- Allegiance: Bangladesh
- Branch: Bangladesh Army
- Service years: 1979–2010
- Rank: Major General
- Unit: East Bengal Regiment
- Commands: GOC of 33rd Infantry Division; Director General of Directorate General of Forces Intelligence; Director General of Bangladesh Institute of International and Strategic Studies; Commander of 88th Infantry Brigade;
- Conflicts: UNTAG 2006-2008 Bangladeshi political crisis

= Golam Mohammad =

Major General of the Bangladesh Army

Golam Mohammad is a major general of the Bangladesh Army and former director general of the Directorate General of Forces Intelligence. He is a former director general of the Bangladesh Institute of International and Strategic Studies.

== Early life and education ==
Mohammad graduated from Mirzapur Cadet College. He completed his master's in defence strategic studies from the University of Madras. He studied at the National Defense University and completed a second master's in national security strategy.

== Career ==
Mohammad was commissioned in the infantry corps of the East Bengal Regiment on 14 June 1979.

From 1989 to 1990, Mohammad served in Namibia as part of the United Nations Transition Assistance Group.

Mohammad was the directing staff of the Defence Services Command and Staff College.

In 2007, Mohammad was promoted from deputy director general of the Directorate General of Forces Intelligence to director general of the Directorate General of Forces Intelligence in June 2007 and promoted to major general. During the 2006–2008 Bangladeshi political crisis, the Bangladesh Military ruled the country through the un-elected Fakhruddin Ahmed caretaker government, which made the Directorate General of Forces Intelligence very influential. The United States ambassador to Bangladesh, James F. Moriarty, warned Mohammad that his country was strongly opposed to the creation of the Directorate General of Forces Intelligence-backed Islamic Democratic Party, made out of former members of the terrorist organization Harkat-ul-Jihad-al-Islami Bangladesh, on 12 November 2008. He also expressed surprise that Sheikh Hasina was pressured by Brigadier General A. T. M. Amin to lobby the United States to accept the Islamic Democratic Party. Brigadier General Emadul Haque, director general of the Counter Terrorism and Intelligence Bureau, was also present at the meeting between Mohammad and the ambassador. Mohammad apologized to the ambassador and assured him that the Islamic Democratic Party will not be allowed to register. He was a close friend of H.T. Imam, advisor to Prime Minister and Awami League chairperson Sheikh Hasina. His friendship provided a link between the caretaker government and the Awami League.

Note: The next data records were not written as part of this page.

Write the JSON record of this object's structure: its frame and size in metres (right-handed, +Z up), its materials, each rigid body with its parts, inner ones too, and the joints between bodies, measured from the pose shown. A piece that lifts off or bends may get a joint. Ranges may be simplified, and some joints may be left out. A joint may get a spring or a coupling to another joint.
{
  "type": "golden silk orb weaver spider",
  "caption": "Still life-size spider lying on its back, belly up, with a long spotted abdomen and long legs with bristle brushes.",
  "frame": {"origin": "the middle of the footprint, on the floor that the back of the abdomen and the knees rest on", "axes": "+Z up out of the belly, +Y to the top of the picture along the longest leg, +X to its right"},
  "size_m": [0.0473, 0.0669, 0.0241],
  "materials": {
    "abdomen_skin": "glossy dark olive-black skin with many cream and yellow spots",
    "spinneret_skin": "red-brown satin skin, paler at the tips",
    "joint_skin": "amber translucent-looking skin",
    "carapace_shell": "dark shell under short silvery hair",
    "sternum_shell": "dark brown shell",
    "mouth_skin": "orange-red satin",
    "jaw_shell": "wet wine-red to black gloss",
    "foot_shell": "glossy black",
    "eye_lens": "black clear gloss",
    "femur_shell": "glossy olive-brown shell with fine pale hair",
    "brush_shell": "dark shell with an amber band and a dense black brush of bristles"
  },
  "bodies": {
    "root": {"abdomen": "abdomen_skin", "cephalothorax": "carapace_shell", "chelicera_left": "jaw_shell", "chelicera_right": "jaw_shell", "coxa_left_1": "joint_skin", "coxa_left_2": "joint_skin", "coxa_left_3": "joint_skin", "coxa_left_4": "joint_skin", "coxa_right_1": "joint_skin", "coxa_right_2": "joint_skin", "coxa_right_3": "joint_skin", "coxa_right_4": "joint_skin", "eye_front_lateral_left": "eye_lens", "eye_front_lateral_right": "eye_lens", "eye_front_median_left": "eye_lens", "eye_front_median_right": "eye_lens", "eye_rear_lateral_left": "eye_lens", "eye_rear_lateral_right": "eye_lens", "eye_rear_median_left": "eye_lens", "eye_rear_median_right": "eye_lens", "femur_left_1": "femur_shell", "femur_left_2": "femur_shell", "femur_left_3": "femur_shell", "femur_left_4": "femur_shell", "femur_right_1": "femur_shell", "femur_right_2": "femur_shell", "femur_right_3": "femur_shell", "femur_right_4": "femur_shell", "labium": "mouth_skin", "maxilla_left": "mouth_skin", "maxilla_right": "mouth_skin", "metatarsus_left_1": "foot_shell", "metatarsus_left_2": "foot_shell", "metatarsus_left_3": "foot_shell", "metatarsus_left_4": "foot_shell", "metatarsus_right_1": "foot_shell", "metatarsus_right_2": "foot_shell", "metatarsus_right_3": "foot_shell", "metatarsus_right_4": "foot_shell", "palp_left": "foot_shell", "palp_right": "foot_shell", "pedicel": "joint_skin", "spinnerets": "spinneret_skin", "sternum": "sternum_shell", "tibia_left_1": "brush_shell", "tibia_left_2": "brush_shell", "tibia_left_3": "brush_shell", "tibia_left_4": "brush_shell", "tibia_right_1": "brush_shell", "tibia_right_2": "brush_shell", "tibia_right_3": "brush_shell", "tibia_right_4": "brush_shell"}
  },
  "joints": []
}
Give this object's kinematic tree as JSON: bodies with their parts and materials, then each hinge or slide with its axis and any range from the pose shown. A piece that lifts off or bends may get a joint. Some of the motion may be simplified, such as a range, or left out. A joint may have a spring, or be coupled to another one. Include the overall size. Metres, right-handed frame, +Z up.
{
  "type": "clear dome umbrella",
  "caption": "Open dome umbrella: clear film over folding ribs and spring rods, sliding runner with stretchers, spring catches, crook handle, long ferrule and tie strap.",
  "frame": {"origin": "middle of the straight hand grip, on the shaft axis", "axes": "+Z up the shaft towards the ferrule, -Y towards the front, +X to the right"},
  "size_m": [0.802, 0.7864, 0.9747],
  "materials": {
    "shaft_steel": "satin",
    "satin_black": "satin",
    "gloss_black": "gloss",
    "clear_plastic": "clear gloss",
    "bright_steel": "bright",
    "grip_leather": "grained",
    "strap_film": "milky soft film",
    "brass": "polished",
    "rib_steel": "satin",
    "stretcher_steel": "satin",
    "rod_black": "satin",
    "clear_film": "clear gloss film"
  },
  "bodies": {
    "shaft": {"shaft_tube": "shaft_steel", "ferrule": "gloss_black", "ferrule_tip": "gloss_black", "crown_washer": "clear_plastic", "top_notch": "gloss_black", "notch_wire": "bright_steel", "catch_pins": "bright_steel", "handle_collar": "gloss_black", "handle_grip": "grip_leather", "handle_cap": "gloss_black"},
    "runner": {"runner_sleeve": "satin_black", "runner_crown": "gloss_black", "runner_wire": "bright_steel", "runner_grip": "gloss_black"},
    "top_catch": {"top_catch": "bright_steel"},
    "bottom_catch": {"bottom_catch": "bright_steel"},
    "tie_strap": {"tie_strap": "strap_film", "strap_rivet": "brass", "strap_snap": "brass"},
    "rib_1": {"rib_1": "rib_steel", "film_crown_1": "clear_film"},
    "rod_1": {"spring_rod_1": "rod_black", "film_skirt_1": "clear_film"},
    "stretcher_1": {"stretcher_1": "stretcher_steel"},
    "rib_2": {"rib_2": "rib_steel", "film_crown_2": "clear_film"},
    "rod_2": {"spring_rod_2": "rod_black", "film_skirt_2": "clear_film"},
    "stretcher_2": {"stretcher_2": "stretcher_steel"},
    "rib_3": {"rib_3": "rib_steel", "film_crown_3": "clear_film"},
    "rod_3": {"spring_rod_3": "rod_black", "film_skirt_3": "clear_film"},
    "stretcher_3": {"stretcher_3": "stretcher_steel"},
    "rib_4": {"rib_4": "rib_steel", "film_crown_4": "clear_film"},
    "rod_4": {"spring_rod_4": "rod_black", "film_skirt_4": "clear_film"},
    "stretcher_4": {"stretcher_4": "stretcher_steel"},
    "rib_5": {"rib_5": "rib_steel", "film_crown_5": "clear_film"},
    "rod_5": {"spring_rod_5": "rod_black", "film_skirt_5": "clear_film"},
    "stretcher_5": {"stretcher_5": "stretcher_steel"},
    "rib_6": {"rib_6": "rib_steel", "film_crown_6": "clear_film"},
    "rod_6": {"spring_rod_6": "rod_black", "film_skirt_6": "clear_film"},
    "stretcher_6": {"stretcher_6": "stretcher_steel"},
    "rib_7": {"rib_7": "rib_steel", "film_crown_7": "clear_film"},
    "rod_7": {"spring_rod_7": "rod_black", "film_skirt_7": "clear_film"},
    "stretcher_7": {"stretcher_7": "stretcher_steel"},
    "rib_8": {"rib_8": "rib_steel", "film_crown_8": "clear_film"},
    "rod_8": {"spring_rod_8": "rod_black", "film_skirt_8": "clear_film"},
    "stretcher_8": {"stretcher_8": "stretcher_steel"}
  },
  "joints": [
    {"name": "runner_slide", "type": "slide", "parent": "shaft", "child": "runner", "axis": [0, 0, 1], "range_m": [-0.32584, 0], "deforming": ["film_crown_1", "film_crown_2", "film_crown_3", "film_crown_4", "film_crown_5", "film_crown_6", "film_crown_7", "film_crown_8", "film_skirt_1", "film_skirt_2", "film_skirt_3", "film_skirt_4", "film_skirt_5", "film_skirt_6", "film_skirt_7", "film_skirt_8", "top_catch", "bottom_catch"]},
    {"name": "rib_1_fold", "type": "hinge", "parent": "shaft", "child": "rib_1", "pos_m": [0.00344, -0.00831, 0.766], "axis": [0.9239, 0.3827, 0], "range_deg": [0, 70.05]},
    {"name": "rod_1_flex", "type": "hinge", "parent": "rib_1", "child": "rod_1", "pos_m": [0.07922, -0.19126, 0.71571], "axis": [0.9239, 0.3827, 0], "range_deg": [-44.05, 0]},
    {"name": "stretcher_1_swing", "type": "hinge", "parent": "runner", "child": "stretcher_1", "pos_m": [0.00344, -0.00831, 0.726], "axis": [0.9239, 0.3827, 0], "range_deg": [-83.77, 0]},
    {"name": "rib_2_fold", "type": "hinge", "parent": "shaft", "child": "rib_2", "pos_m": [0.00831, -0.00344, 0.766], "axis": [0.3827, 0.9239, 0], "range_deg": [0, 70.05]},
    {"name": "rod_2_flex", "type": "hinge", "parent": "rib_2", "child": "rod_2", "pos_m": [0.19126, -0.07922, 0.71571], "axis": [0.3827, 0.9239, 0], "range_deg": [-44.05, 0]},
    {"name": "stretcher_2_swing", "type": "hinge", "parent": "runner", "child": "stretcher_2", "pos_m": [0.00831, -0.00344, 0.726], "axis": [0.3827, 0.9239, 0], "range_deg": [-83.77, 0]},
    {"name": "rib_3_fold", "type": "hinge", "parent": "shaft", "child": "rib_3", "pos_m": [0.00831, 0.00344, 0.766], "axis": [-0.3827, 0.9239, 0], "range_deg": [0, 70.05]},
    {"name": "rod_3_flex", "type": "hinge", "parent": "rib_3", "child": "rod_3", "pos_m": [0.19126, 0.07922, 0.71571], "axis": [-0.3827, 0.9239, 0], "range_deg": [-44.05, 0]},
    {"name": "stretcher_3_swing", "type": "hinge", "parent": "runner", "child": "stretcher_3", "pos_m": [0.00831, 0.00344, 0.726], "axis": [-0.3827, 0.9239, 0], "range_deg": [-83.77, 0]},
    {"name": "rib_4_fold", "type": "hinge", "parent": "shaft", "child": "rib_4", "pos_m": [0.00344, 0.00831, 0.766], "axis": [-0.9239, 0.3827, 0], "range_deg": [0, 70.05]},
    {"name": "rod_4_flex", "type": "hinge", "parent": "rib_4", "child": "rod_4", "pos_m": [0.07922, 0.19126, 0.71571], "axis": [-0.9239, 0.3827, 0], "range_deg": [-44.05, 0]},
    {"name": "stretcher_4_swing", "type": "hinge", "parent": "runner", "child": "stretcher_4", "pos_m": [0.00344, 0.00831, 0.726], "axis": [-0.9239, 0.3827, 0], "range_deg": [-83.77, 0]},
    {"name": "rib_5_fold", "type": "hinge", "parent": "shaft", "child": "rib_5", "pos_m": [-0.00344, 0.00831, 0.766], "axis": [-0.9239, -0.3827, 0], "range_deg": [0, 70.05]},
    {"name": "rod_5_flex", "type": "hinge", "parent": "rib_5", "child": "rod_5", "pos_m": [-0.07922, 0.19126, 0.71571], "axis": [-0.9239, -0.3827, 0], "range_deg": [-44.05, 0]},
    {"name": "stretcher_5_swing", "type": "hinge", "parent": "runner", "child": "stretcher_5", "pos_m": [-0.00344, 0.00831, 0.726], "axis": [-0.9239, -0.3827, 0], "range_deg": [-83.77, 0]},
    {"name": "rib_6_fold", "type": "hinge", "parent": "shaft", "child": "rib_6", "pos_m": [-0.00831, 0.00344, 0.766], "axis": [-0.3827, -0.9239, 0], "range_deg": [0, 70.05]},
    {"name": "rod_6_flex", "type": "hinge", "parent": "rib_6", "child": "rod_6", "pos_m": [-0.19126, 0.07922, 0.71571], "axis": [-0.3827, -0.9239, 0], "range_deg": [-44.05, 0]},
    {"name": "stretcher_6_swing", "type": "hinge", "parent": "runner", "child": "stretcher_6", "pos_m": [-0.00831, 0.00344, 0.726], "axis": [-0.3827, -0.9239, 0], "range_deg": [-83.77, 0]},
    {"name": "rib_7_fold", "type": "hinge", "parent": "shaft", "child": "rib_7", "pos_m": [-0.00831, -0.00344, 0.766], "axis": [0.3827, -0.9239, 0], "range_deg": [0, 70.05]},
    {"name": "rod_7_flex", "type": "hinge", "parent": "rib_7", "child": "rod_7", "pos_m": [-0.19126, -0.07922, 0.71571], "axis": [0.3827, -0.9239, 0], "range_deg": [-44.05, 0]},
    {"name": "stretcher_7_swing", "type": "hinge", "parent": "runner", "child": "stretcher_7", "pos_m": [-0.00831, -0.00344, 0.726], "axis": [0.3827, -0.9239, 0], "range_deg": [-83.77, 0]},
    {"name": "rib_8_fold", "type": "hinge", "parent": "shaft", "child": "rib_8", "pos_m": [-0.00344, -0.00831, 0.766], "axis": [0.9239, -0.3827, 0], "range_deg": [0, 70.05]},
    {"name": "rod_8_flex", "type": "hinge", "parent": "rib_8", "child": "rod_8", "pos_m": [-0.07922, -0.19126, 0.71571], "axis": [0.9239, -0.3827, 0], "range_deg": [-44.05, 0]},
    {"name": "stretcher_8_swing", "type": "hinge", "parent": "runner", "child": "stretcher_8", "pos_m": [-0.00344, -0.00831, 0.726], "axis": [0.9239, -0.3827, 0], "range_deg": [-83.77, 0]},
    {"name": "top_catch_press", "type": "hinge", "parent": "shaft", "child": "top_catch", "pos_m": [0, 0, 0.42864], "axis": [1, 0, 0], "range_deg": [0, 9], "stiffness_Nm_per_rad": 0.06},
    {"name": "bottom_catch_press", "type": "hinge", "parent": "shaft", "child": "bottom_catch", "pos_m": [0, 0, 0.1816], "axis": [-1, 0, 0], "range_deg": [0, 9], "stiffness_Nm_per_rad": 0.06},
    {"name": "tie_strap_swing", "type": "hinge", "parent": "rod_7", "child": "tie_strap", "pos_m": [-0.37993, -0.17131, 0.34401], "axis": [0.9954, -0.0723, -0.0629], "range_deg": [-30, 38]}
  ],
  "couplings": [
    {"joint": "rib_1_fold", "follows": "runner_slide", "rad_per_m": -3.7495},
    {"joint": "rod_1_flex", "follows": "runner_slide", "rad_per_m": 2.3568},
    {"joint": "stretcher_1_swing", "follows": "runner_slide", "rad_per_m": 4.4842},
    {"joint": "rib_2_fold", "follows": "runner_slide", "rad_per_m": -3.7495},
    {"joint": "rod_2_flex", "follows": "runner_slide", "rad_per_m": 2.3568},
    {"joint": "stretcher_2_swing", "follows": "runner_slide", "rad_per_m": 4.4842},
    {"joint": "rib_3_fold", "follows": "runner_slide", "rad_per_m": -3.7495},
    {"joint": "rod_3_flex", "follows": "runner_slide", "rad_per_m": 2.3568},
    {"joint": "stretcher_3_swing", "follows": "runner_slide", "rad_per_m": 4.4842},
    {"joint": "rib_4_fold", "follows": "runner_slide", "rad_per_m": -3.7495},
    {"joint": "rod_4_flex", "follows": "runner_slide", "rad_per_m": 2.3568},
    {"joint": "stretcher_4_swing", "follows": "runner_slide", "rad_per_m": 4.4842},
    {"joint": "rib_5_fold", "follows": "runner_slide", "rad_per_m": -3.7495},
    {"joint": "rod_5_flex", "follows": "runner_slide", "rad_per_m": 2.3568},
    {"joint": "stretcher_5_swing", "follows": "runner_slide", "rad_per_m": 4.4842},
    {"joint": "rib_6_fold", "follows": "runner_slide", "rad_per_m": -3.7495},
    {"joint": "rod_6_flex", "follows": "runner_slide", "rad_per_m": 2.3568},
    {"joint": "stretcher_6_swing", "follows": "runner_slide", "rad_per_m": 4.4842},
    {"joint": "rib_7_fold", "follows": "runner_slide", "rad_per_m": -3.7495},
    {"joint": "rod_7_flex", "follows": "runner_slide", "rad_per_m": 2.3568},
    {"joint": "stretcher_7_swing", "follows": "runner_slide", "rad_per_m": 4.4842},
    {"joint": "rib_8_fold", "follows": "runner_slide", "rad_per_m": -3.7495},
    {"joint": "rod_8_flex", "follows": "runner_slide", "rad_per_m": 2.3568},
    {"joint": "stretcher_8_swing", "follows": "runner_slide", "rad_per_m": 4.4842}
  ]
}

In 2009, Mohammad edited the book, National Security Bangladesh 2009, published by The University Press Limited. During the caretaker government rule, both Mohammad and Army Chief Moeen U Ahmed took stances on political issues publicly. They were able to increase the defence budget to 64 billion taka in the 2008-2009 budget, which was an increase of 10 billion taka and the biggest defence budget in the history of Bangladesh. In February 2009, Mohammad was transferred from director general of the Directorate General of Forces Intelligence to general officer commanding of the 33rd Infantry Division based in Comilla Cantonment. Major General Mollah Fazle Akbar replaced him as director general of the Directorate General of Forces Intelligence.